Born in Idaho and raised in Pennsylvania, Ezra Pound spent most of his life in Europe and became one of the 20th century's most influential -- and controversial -- poets in the English language. After college in Pennsylvania and a brief stint as a teacher, Pound travelled to Venice and then to London, where he refined his aesthetic sensibilities and edited the anthology
Des Imagistes (1914). Pound championed the likes of
T. S. Eliot,
William Carlos Williams and
James Joyce and, influenced by Chinese and Japanese poetry, advocated free meter and a more economical use of words and images in poetic expression.

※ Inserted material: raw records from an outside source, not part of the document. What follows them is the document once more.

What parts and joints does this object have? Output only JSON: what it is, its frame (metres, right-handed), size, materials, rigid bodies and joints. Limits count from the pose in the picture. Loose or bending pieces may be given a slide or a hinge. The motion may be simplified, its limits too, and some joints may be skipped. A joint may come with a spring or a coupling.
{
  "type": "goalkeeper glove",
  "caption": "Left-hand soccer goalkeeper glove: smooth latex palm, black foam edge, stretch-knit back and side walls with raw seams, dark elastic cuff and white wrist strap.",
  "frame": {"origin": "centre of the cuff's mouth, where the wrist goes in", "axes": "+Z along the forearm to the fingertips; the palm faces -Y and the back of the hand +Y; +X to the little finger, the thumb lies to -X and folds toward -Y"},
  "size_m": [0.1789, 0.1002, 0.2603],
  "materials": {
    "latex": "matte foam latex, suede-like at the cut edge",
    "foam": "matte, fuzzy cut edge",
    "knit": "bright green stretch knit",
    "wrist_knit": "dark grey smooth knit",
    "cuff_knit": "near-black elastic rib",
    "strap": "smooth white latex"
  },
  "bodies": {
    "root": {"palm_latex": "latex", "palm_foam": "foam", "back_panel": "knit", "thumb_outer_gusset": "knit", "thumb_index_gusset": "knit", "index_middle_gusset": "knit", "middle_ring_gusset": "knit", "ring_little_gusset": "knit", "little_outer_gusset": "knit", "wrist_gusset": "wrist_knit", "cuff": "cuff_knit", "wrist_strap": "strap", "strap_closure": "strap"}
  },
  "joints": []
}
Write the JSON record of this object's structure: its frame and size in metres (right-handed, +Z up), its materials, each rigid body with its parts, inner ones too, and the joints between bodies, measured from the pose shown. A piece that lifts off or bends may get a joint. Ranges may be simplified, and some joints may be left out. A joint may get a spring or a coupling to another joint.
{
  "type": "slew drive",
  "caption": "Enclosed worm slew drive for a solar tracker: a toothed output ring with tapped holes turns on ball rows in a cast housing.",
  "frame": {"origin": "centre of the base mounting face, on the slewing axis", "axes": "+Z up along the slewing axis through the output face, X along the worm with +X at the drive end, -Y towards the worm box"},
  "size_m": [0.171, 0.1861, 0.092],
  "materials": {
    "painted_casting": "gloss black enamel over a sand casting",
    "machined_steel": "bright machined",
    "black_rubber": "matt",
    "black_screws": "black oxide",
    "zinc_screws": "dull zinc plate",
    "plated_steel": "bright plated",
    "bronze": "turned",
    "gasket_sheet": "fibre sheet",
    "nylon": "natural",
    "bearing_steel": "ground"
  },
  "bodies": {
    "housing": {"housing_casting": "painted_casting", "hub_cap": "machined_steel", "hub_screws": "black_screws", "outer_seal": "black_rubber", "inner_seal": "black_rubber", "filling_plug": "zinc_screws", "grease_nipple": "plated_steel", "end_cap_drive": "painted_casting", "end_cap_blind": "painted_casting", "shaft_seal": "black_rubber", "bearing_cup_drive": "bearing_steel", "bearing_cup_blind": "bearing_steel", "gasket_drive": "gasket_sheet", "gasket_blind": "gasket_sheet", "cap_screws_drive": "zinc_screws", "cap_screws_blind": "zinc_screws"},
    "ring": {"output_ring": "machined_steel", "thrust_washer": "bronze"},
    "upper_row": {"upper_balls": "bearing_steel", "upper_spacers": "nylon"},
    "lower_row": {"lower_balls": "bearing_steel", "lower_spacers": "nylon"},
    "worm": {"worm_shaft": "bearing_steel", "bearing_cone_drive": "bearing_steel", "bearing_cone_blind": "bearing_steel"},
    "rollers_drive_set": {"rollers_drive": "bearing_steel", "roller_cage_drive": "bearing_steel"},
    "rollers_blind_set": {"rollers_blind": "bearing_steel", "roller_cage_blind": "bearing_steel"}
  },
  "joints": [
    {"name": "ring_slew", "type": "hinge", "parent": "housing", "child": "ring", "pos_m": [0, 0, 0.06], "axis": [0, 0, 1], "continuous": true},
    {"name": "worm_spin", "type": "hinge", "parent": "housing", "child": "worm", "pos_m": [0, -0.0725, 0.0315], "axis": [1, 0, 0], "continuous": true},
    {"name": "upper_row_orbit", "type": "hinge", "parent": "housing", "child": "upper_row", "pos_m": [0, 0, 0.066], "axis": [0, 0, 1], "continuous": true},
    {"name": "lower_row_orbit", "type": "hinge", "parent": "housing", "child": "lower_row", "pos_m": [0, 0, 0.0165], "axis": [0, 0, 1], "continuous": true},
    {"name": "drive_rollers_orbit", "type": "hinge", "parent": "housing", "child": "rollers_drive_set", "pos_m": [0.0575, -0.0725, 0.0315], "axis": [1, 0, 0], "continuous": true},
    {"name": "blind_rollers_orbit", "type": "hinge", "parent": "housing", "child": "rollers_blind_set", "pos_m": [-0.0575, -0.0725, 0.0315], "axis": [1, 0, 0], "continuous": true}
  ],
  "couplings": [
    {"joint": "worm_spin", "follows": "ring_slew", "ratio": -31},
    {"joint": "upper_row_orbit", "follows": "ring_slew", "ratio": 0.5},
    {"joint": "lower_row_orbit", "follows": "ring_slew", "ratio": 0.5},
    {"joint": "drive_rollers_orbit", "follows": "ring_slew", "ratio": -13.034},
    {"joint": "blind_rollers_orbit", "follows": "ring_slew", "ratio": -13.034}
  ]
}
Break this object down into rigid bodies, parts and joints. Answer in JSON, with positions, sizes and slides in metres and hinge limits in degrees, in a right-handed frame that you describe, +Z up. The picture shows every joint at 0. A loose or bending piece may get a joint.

He moved to Paris in 1920 and got acquainted with
Gertrude Stein and her circle of friends (which included
Ernest Hemingway and
Pablo Picasso), then settled in Italy in 1924. Enamored with
Benito Mussolini, Pound made anti-American radio broadcasts during World War II. He was arrested as a traitor in 1945 and initially confined in Pisa. He was then sent to the U.S., where he was deemed mentally unfit to stand trial for treason. After 12 years in a Washington, D.C. mental institution, Pound returned to Italy, where he died in 1972. His poetic works include
Cathay (1915, based on the transliterations of sinologist Ernest Fenollosa),
Hugh Selwyn Mauberley (1921) and his life's work,
The Cantos (the first part of which was published in 1925).